Ontem você ficou mais do que queria. Hoje despertou com o gosto expirado de prioridade posta de lado. Acordou com pressa, se disse exaurido, cansado, poeira de si. Fiquei ali ouvindo o silêncio dos seus planos secundarizados, vi em seu semblante o véu fosco da culpa sobre a escolha tomada. E pode ter certeza que te entendo, conheço esse gosto na minha própria boca, gosto do que não atendi em mim, do que relativizei e empurrei para debaixo do pano só para crescer bola de neve no peito.

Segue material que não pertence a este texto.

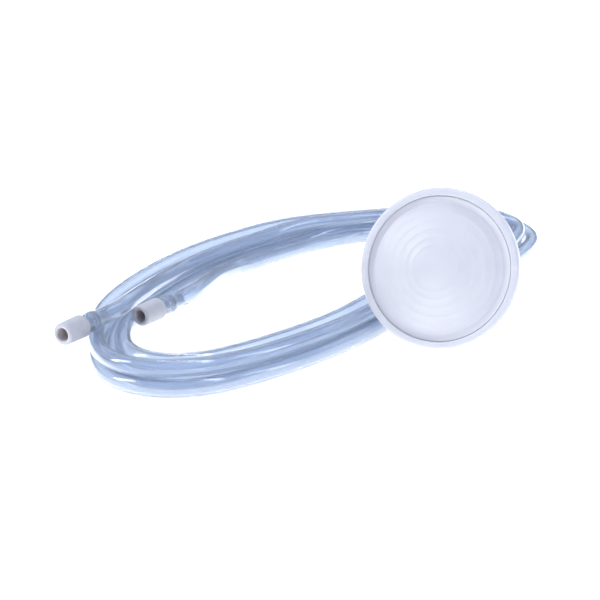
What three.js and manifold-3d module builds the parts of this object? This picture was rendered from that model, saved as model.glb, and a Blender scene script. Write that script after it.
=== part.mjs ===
// Twin-hose set with a round diaphragm cap, in millimetres, +Z up.
// The cap stands on its rim and faces -Y, leaning back; two clear hoses leave its back,
// run into one oval coil on the floor and end in tapered connectors.
import * as THREE from 'three';
import { mergeVertices } from 'three/addons/utils/BufferGeometryUtils.js';
import Module from 'manifold-3d';

const wasm = await Module();
wasm.setup();

// ---- driving dimensions ----
const gap = 0.3;                 // clearance between pieces that meet

const hose = { od: 9, bore: 6, sides: 10 };
const coil = {
  centre: [-94.5, 65.5],         // middle of the oval on the floor
  turn: 72.3,                    // degrees from +X to the oval's long axis
  // the outermost strand's path on the right, far, left and near sides of the oval
  outline: [[211, 2], [195, 43], [135, 74], [58, 92], [-32, 85], [-120, 48],
    [-169, -9], [-152, -54], [-73, -70], [20, -62], [111, -49], [184, -36]],
  height: 15.3,                  // two nested layers of hose
  steps: 8,                      // wall steps between two outline points
};
// where the coil's walls stand, as [outline place, outside, inside] measured from the outline
const coilWalls = [[1.2, 4.5, 27], [2.6, 4.5, 29], [3.52, 4.5, 29], [3.54, 4.5, 15.5],
  [4.7, 4.5, 15.5], [5, 4.5, 12], [5.5, 4.5, 12], [5.8, 4.5, 15.5], [7.95, 4.5, 15.5],
  [8.2, -0.2, 15.5], [8.6, -0.2, 15.5], [8.9, 4.5, 15.5], [9.98, 4.5, 15.5],
  [10, 13.5, 15.5], [11.4, 13.5, 18], [13.2, 4.5, 27]];

const cap = {
  radius: 42, lean: 17.5, rimHeight: 40.9, rimX: -6.3, rimY: 15.6,
  ringBack: -3.2, ringFront: 2.6, ringLip: 37.6, ringWall: 39.4,
  shellRadius: 39.1, shellWall: 1.6, dishRadius: 33.5, dishDepth: 12, hubRadius: 9, hubDepth: 21,
  socket: 5.6, segments: 48,
};
const membrane = {
  bead: 37.3, beadInner: 35.2, thickness: 1.2, height: 10, coneFoot: 34.2, crown: 8.5,
};
const port = {
  spigot: 5.1, spigotLength: 9, seal: 1.25, block: [11.5, 25, 8], spread: 13, stem: 3.1,
  barb: 3.75, tail: 15, lumen: 2.0,
};
const connector = {
  length: 15, mouth: 5.55, rear: 5.85, bore: 3.6, stemFit: 3.7, stemDepth: 6.5,
  stemRadius: 3.4, stemBore: 1.9, barbRadius: 3.9, stemLength: 17.4, barbAt: 6.2,
};
const hoseEnd = { neck: 4.6, bulge: 5.2, length: 14, bore: 4.05 };
const pull = 0.4;                // rounding of small edges

const finish = {
  silicone: { color: 0xeeeef2, roughness: 0.45, metalness: 0 },
  clearCap: { color: 0xe2e4ea, roughness: 0.25, metalness: 0 },
  clearHose: { color: 0xc3d2ea, roughness: 0.12, metalness: 0 },
  stem: { color: 0xaebace, roughness: 0.3, metalness: 0 },
  white: { color: 0xdcdce2, roughness: 0.55, metalness: 0 },
  seal: { color: 0xd8d4cc, roughness: 0.7, metalness: 0 },
};

// ---- helpers ----
const rad = THREE.MathUtils.degToRad;

function signedVolume(geometry) {
  const p = geometry.attributes.position;
  const index = geometry.index ? geometry.index.array : [...Array(p.count).keys()];
  const a = new THREE.Vector3();
  const b = new THREE.Vector3();
  const c = new THREE.Vector3();
  let sum = 0;
  for (let i = 0; i < index.length; i += 3) {
    a.fromBufferAttribute(p, index[i]);
    b.fromBufferAttribute(p, index[i + 1]);
    c.fromBufferAttribute(p, index[i + 2]);
    sum += a.dot(b.cross(c)) / 6;
  }
  return sum;
}

function welded(geometry) {
  const plain = geometry.clone();
  plain.deleteAttribute('normal');
  plain.deleteAttribute('uv');
  const merged = mergeVertices(plain, 1e-4);
  // drop the flat triangles that a lathe makes on its axis
  const kept = [];
  const index = merged.index.array;
  for (let i = 0; i < index.length; i += 3) {
    const [a, b, c] = [index[i], index[i + 1], index[i + 2]];
    if (a !== b && b !== c && c !== a) kept.push(a, b, c);
  }
  merged.setIndex(kept);
  if (signedVolume(merged) < 0) {
    for (let i = 0; i < kept.length; i += 3) [kept[i], kept[i + 1]] = [kept[i + 1], kept[i]];
    merged.setIndex(kept);
  }
  return merged;
}

function solid(geometry) {
  const mesh = welded(geometry);
  return new wasm.Manifold(new wasm.Mesh({
    numProp: 3,
    vertProperties: Float32Array.from(mesh.attributes.position.array),
    triVerts: Uint32Array.from(mesh.index.array),
  }));
}

function fromSolid(manifold) {
  const mesh = manifold.getMesh();
  const geometry = new THREE.BufferGeometry();
  geometry.setAttribute('position', new THREE.BufferAttribute(mesh.vertProperties, 3));
  geometry.setIndex(new THREE.BufferAttribute(mesh.triVerts, 1));
  return geometry;
}

// a closed [radius, height] loop turned about Y
function turned(loop, segments = cap.segments) {
  const points = [...loop, loop[0]].map(([r, h]) => new THREE.Vector2(r, h));
  return new THREE.LatheGeometry(points, segments);
}

function rod(radius, from, to, segments = 24) {
  const length = to - from;
  return new THREE.CylinderGeometry(radius, radius, length, segments)
    .translate(0, (from + to) / 2, 0);
}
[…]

Não quero ocupar seus espaços preenchidos, menos ainda distrair seu foco. Existo para agregar mundos, somar caminho, sem querer virar desvio de nada. Não gostei de te ver à deriva do seu porto bem ali do meu lado, saudoso do que não fez. Gosto de compartilhar desejo sem jamais sufocar pulsão. Não alimentemos sacrifício, nem gosto de obstáculo, só entrega plena, sem culpa. Dá próxima vez que te sentir assim, prometo que te deixo ir sem propor nem pedir, me fala também. Sei que foi bom e tals, mas prefiro você saudoso de mim do que comigo com saudades de algo. Prefiro ver seus olhos brilhando, sempre.

Tuesday, July 11, 2023

BIG BANG

Uma pedra rompe a superfície da água, estilhaça o invisível, atinge o secreto. Entre as coxas um monte quente vibra, se espreme, se aperta e enrijece até perder de todo o controle e se render por completo. Um descarrego de sons, gemidos, mil gritos internos ecoam a sinfonia do transe. A pedra desce lenta abismo à dentro espalhando gradualmente suas ondas em transborde. Do ventre às extremidades, ela reverbera pequenos espasmos eletrizantes, pulsa seu tremor em espiral. Nós dois ali, jogados um sobre o outro no mansidão do que vai além. Seu mel esparramado em meus vales, o meu ainda dançando na harmonia do seu gosto. Você crava seus olhos nos meus, a gente se atravessa, nosso intenso se derrete. 

Tuesday, July 04, 2023

Sequóia

  Se deu ali no primeiro grave da tua voz, mesmo tom da armadura que protege suas mãos, tão denso quanto terno, tão doce quanto sólido. Fui conhecendo a música de sua história em mensagens de áudio, adentrando sem pressa as curvas da sua trajetória sem nem ainda ter experimentado seu olhar batendo no meu. Quis tocar sua textura com os olhos e ver se fazia tanto sentido ao vivo quanto em som. Você ali, do outro lado da rua, dois metros de humano acenando por trás das mesas de um bar. Te observei de soslaio já na cadeira ao meu lado tomada pela química silenciosa da proximidade estrangeira de nossos corpos. Veio seu riso, sua gira, sua brisa e fui te curtindo mais ainda do que a espessura de seu som. Depois me liquefiz em seus lábios e senti entre as pernas o melado do desejo, sem anseio de nada mais além do transborde do que pode, sem importar o amanhã, o depois. Quis te importar pro meu adentro e ver onde dava. Já desnuda com seu peso sobre o meu, te olhei olho largo e vi em seu rosto duas janelas castanho-caramelo, cruzei o portal da superfície e me deparei do outro lado com mergulho profundo por terras distantes. Me derramei sob as linhas dos tantos anéis do tempo desenhados nos cortes do seu tronco e encarei de frente a opulência do seu porte, sentinela de pradarias, descampados, florestas encantadas. Te abracei árvore rija de raízes finas, trama esparramada em teias que não precisa de solo firme para se expandir pelo espaço. Senti a vastidão do seu peito aberto voar alto, desgarrado em saltos de asas largas mundo à dentro. Passei meus dedos finos sobre suas cicatrizes, mil podas de galhos secos que expandem cerne de semente nua. Você cru e inteiro ali na minha cama. Pisei contigo em barro, afundamos os pés em lama fresca, dançamos na chuva, deslizamos sem pressa no escorrega erótico de um parque de diversão de adulto, nos descarrilhamos, lambuzei meu todo em brinquedo novo. Me deixei maravilhar pela luz que atravessa sua fronda sem medo de uma sombra sequer – sei me carregar sem alarde pelo âmago dos abismos com a coragem de quem sempre atravessa. Te observo de fora e vejo imensidão.